# [TASK TO COMPLETE]
Reproduce each line from the records that holds "bodies".

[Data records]
━━━━━━━━━━━━━━━━━━━━

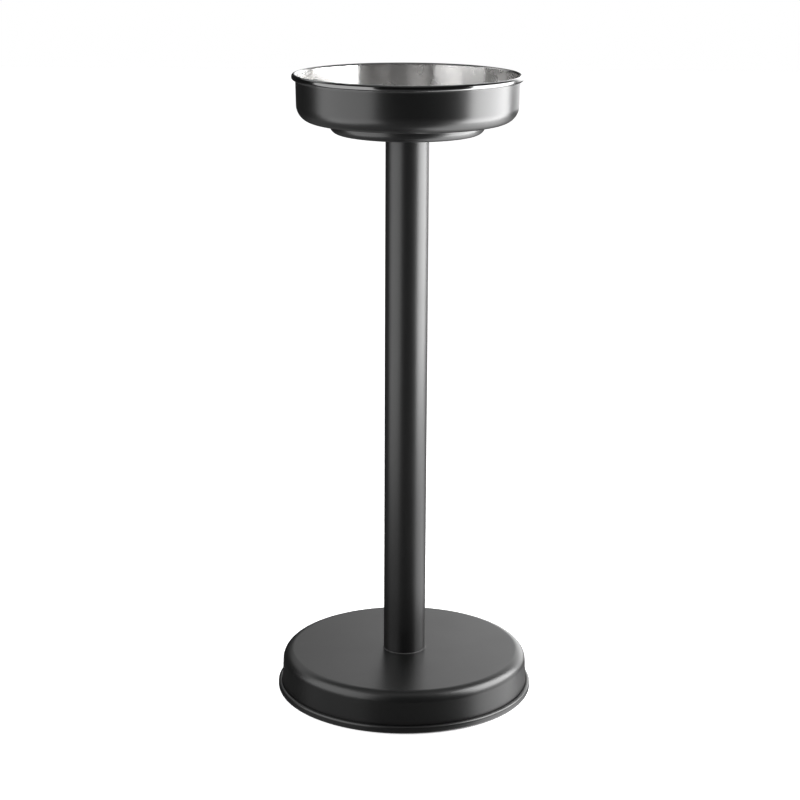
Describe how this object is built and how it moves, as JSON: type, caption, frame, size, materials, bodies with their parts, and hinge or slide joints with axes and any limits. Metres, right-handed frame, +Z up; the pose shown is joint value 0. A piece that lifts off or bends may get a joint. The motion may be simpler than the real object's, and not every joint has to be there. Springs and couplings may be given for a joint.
{
  "type": "wine bucket stand",
  "caption": "Pedestal floor stand: a shallow rimmed bowl with a sunken well holds a wine bucket, on a round tube column and a weighted round base.",
  "frame": {"origin": "on the floor, on the stand's vertical axis, at the centre of the floor pad's underside", "axes": "+Z up along the column; the stand is round, so +X and +Y are free; the picture looks along +Y"},
  "size_m": [0.2446, 0.2446, 0.593],
  "materials": {
    "black_coating": "satin black powder coat",
    "polished_inside": "mirror-polished stainless steel inside the bowl",
    "zinc_plate": "bright zinc plate",
    "plain_steel": "turned, oiled",
    "seal_rubber": "matt",
    "black_nylon": "matt",
    "cast_ballast": "as cast, oiled",
    "plate_coating": "thin black paint",
    "pad_foam": "matt closed-cell foam"
  },
  "bodies": {
    "root": {"bucket_holder": "black_coating", "holder_bolt": "zinc_plate", "holder_washer": "zinc_plate", "holder_seal_washer": "seal_rubber", "upper_plug": "plain_steel", "column_tube": "black_coating", "lower_plug": "plain_steel", "column_gasket": "black_nylon", "base_cover": "black_coating", "ballast_disc": "cast_ballast", "base_washer": "zinc_plate", "base_spring_washer": "zinc_plate", "base_bolt": "zinc_plate", "bottom_plate": "plate_coating", "floor_pad": "pad_foam"}
  },
  "joints": []
}
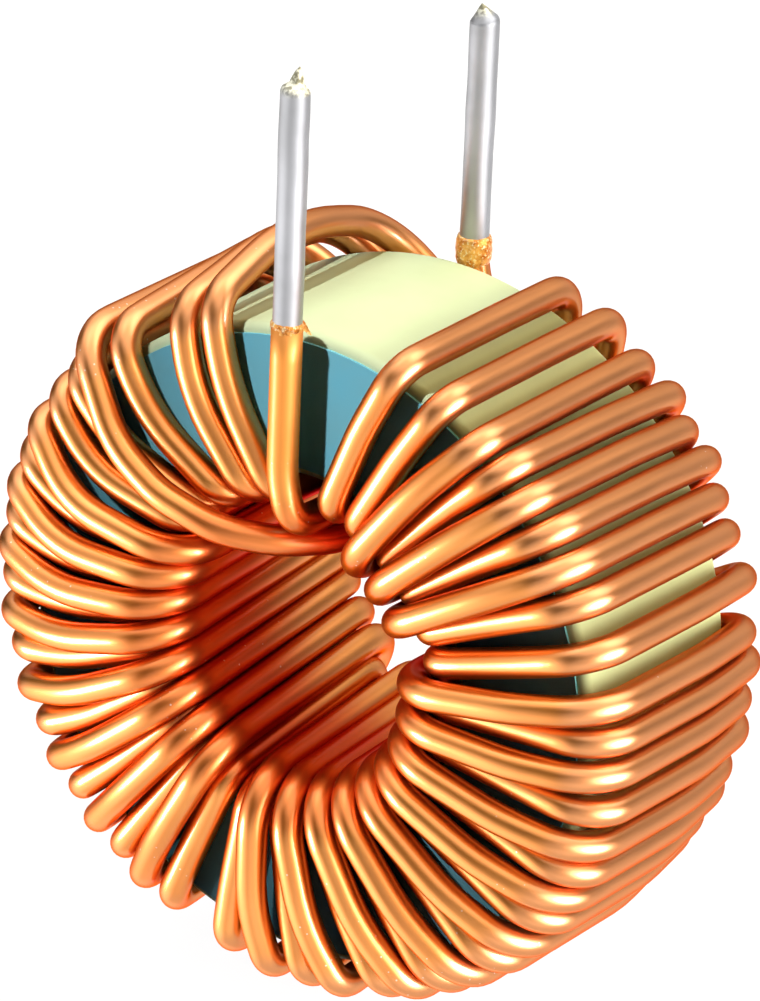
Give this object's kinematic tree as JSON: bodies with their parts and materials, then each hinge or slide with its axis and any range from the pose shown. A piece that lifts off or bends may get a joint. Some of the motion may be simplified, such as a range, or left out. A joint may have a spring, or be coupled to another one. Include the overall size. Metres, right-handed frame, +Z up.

━━━━━━━━━━━━━━━━━━━━

# [SOLUTION TO THE PROBLEM]
Describe how this object is built and how it moves, as JSON: type, caption, frame, size, materials, bodies with their parts, and hinge or slide joints with axes and any limits. Metres, right-handed frame, +Z up; the pose shown is joint value 0. A piece that lifts off or bends may get a joint. The motion may be simpler than the real object's, and not every joint has to be there. Springs and couplings may be given for a joint.
  "bodies": {
Give this object's kinematic tree as JSON: bodies with their parts and materials, then each hinge or slide with its axis and any range from the pose shown. A piece that lifts off or bends may get a joint. Some of the motion may be simplified, such as a range, or left out. A joint may have a spring, or be coupled to another one. Include the overall size. Metres, right-handed frame, +Z up.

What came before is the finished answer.